The analyst's threshold assessment—that PH gains an electoral edge if turnout exceeds 75 per cent—provides a quantifiable metric for evaluating competing claims about voter sentiment. BN's historical performance in Tiram, including landslide majorities of 74.6 per cent in 1995 and 73.0 per cent in 2004, derives from an era when lower turnout and different demographic distributions prevailed. The more recent volatility, with seats changing hands between 2018 and 2022, and with varying majority margins, suggests that Tiram's electorate has become less predictable. For Malaysia and Southeast Asia more broadly, this electoral instability in traditionally secure constituencies signals broader political realignment, where historical patterns and longstanding loyalties provide decreasing certainty about electoral outcomes.

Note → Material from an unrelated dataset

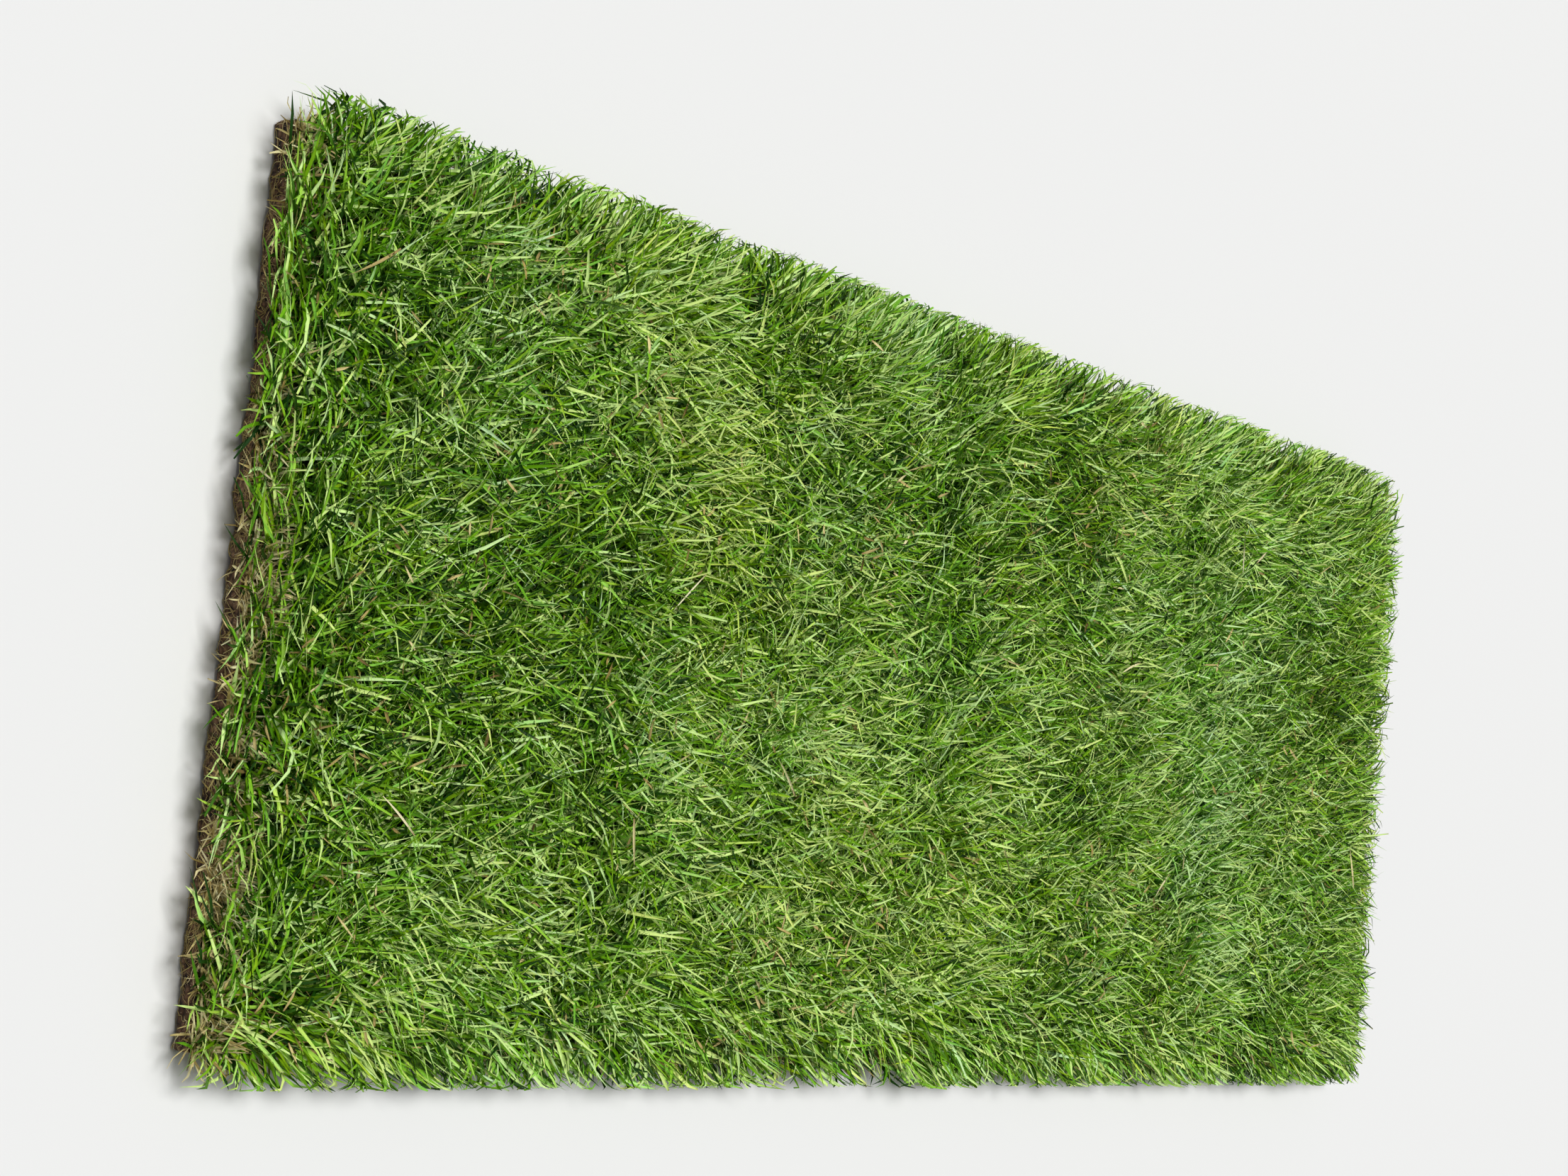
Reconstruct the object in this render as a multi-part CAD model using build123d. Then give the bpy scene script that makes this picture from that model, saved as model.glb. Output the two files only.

The implications extend beyond Tiram's parliamentary representation. Nor Zulaila's candidacy tests whether DAP can expand beyond its traditional urban, non-Malay voter base into Malay-majority constituencies, a capability crucial for PH's competitive positioning in future national elections. Her campaign neither attempts to obscure her party identity nor relies on conventional appeals to Malay-Muslim grievances; instead, she grounds her pitch in local problem-solving and service delivery. If PH succeeds, it suggests that Malaysian voters, including Malays, evaluate candidates increasingly on competence and accessibility rather than communal affiliation—a development that could reshape competitive dynamics across the peninsula. Conversely, a BN victory would affirm that traditional constituencies remain resilient, reinforcing coalition calculations about where to contest and where to consolidate.